Middlebury’s language schools currently offer 11 programs, three of which have been housed in Oakland at Mills College for the last decade. The language schools educate about 1,500 students each summer, ranging in age from 17 to 70 and coming from all over the world.

Snyder said the directors of each school came together to identify some new goals during a recent strategic planning process as part of the“Envisioning Middlebury” framework. Curricular innovation, faculty professional development, research in language pedagogy and digital learning were among the top priorities they identified.

These new objectives required that all the Language School faculty and directors be in one place and able to meet before and after the summer session. 

“To have one-third of the faculty located in California was preventing us from achieving some of our major strategic goals,” Snyder said.

The college is planning to create time at the beginning of the summer to bring in experts from around the world to hold a workshop for faculty professional development and curricular innovation.

The expansion to California in 2009 was an effort to accommodate a growing population of Language School students in Middlebury, and in recent years about 300 students each summer have studied Arabic, Italian and Korean at Mills. The schools also hoped that students at the Monterey Institute would enroll in the provided language courses, though the idea didn’t catch on in the way they anticipated.

“In the end it was a very marginal number of students (from the Institute) that actually attended the Language Schools.”

Snyder praised Mills as a wonderful institutional partner, even as they have experienced challenges of their own in recent years. The increasing number of English-speaking summer programs on their campus, combined with the operational difficulty of travel between the two locations, were some of the factors in the decision to relocate the schools to Vermont. 

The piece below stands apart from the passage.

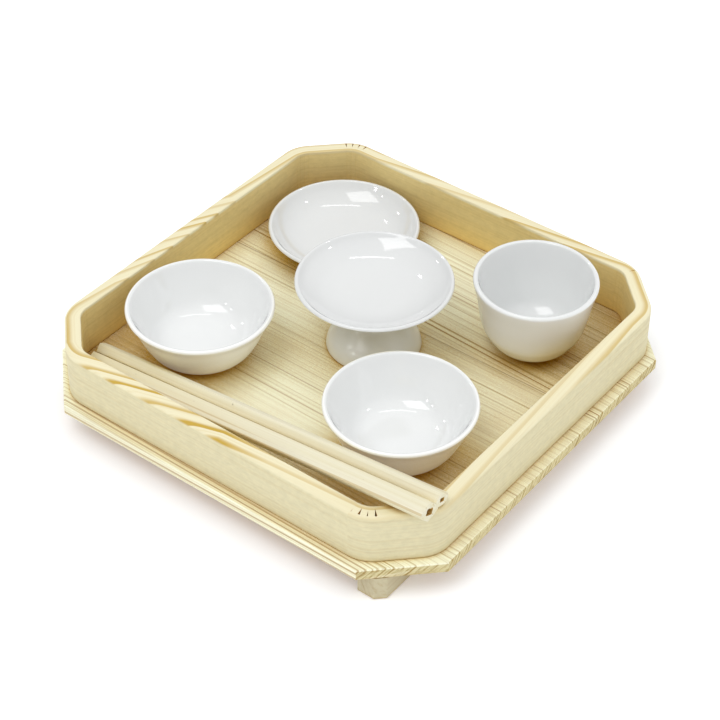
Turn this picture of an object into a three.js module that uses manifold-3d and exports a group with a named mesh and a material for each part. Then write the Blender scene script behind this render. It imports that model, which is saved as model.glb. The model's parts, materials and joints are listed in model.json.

This new proximity will allow a cooperative and interconnected relationship between Bennington and Middlebury, as first demonstrated in the co-signing ceremony attended by the colleges’ presidents. 

“We are hoping to create a broad relationship where the faculty exchanges, where Bennington students are able to attend the Language Schools more easily and we begin to think about various areas where we can cooperate across the institution,” Snyder said. 

Snyder foresees only a few challenges that may accompany this upcoming transition, primarily concerning the demanding use of the Bennington campus over the summer and the residential problems that often arise when hosting such a diverse group of students. 

“These are things we are used to handling and we will work with Bennington to manage what may arise,” Snyder said. 

It has not yet been decided which schools Bennington will host. The remaining schools will stay at Middlebury.